Repeat verbatim only the lines from the opening of the material below through the one that contains "of the mix's".

[Start of Data lines]

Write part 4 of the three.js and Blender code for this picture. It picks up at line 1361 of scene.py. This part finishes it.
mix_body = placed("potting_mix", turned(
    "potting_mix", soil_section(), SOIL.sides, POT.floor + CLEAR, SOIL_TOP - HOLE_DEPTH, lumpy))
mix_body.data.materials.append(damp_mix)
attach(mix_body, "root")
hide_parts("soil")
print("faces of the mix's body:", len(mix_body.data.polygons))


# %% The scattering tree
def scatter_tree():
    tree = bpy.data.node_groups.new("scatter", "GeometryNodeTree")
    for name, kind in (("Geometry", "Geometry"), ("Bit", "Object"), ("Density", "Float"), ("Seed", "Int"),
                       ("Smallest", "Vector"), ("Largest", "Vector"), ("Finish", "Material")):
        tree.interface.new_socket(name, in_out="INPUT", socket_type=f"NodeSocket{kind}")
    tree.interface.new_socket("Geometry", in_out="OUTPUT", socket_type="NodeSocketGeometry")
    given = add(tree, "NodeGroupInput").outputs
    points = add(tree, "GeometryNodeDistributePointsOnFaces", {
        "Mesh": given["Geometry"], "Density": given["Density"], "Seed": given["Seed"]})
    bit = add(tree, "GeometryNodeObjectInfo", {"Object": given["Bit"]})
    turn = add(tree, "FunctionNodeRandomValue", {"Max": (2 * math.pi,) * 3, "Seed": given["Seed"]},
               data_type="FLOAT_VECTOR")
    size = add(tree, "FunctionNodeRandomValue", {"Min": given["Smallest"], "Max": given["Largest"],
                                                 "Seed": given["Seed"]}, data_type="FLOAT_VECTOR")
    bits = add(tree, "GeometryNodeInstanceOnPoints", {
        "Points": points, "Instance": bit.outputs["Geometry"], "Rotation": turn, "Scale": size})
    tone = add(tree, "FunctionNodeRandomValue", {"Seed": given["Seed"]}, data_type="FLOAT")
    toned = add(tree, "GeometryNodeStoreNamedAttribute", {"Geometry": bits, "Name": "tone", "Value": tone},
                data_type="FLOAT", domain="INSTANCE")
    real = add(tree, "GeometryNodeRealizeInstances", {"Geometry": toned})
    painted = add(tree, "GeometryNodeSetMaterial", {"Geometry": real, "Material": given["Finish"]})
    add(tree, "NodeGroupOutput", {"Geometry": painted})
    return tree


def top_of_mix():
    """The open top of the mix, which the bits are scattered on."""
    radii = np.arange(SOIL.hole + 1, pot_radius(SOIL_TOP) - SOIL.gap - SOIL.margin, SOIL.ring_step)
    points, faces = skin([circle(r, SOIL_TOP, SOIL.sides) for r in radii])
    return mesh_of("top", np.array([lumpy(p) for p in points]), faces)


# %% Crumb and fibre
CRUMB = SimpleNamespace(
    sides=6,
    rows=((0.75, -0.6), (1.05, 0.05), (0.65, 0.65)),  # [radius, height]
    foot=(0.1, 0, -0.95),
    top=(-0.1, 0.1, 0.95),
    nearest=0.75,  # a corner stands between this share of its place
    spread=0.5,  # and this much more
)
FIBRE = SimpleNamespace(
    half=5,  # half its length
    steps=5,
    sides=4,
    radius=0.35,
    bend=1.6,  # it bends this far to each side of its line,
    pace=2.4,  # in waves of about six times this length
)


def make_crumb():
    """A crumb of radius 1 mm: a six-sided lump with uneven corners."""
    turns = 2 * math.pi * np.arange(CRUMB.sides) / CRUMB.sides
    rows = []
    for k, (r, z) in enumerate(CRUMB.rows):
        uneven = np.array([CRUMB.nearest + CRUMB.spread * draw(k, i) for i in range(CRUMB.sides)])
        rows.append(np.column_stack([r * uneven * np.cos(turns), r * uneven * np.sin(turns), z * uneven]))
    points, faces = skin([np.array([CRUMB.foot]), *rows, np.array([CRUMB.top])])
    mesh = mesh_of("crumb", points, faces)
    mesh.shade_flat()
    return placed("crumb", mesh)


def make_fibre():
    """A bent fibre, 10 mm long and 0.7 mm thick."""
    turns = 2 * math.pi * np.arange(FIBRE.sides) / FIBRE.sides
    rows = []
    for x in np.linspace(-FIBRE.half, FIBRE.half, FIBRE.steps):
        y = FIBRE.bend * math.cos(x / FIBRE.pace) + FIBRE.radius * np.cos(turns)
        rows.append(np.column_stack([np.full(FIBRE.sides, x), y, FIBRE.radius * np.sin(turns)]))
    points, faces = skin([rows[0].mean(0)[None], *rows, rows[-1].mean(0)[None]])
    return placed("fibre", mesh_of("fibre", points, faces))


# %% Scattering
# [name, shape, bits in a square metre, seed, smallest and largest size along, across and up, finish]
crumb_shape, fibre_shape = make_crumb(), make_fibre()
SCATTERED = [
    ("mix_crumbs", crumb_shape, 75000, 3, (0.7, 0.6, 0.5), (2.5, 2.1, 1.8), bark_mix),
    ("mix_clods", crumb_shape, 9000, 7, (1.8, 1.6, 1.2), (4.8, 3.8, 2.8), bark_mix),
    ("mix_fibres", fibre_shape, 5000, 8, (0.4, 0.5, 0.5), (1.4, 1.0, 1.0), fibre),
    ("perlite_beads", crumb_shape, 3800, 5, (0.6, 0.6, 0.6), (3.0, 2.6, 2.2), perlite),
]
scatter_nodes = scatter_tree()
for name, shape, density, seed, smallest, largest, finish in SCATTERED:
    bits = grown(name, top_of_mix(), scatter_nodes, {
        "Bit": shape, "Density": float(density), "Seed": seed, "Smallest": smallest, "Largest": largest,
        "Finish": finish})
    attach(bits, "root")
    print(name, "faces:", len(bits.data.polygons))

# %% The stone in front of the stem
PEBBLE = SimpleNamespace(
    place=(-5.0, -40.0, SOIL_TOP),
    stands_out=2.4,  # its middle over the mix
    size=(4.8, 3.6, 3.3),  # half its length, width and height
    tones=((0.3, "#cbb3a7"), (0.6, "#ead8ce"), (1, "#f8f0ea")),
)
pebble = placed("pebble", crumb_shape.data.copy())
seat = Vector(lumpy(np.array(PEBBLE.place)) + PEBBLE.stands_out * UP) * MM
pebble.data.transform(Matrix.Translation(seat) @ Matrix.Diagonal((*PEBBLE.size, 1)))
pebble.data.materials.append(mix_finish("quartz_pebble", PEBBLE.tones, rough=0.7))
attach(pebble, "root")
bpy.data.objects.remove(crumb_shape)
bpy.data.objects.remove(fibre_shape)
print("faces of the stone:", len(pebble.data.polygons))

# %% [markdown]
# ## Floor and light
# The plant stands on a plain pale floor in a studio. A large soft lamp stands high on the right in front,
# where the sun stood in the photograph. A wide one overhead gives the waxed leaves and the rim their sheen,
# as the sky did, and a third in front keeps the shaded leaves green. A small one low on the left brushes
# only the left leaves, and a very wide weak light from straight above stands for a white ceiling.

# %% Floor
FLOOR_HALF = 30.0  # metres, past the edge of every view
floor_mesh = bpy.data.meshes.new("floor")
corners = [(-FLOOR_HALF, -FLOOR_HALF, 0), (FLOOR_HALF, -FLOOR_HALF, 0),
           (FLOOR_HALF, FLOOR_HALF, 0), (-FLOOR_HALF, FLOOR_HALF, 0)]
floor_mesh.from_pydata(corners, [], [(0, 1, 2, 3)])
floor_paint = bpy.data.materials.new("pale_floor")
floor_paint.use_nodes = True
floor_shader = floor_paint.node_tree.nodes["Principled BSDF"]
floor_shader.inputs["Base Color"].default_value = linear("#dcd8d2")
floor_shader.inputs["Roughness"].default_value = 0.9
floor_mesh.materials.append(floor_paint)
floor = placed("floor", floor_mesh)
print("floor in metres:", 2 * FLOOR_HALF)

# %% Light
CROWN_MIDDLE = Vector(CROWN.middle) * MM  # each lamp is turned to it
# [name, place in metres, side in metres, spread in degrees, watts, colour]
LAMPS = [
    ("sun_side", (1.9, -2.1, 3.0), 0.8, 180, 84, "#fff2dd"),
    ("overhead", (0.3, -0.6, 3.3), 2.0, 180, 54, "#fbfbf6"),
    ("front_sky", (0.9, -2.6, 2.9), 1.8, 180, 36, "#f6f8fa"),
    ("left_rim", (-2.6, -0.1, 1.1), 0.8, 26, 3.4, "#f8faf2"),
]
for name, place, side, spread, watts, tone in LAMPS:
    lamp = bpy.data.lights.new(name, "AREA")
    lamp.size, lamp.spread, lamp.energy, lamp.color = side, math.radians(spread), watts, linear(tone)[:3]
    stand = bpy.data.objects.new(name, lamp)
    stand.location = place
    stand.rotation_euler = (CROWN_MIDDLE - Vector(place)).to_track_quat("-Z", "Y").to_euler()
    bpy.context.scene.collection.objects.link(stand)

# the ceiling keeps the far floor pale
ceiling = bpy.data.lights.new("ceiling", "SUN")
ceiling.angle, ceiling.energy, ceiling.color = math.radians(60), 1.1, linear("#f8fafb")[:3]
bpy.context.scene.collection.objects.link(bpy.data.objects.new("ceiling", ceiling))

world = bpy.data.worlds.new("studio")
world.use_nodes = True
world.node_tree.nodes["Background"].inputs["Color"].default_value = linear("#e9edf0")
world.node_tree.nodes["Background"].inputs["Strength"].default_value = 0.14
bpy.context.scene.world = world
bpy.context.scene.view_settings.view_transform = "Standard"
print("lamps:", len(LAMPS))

[End of Data lines]

[Response to the exercise]:
Write part 4 of the three.js and Blender code for this picture. It picks up at line 1361 of scene.py. This part finishes it.
mix_body = placed("potting_mix", turned(
    "potting_mix", soil_section(), SOIL.sides, POT.floor + CLEAR, SOIL_TOP - HOLE_DEPTH, lumpy))
mix_body.data.materials.append(damp_mix)
attach(mix_body, "root")
hide_parts("soil")
print("faces of the mix's body:", len(mix_body.data.polygons))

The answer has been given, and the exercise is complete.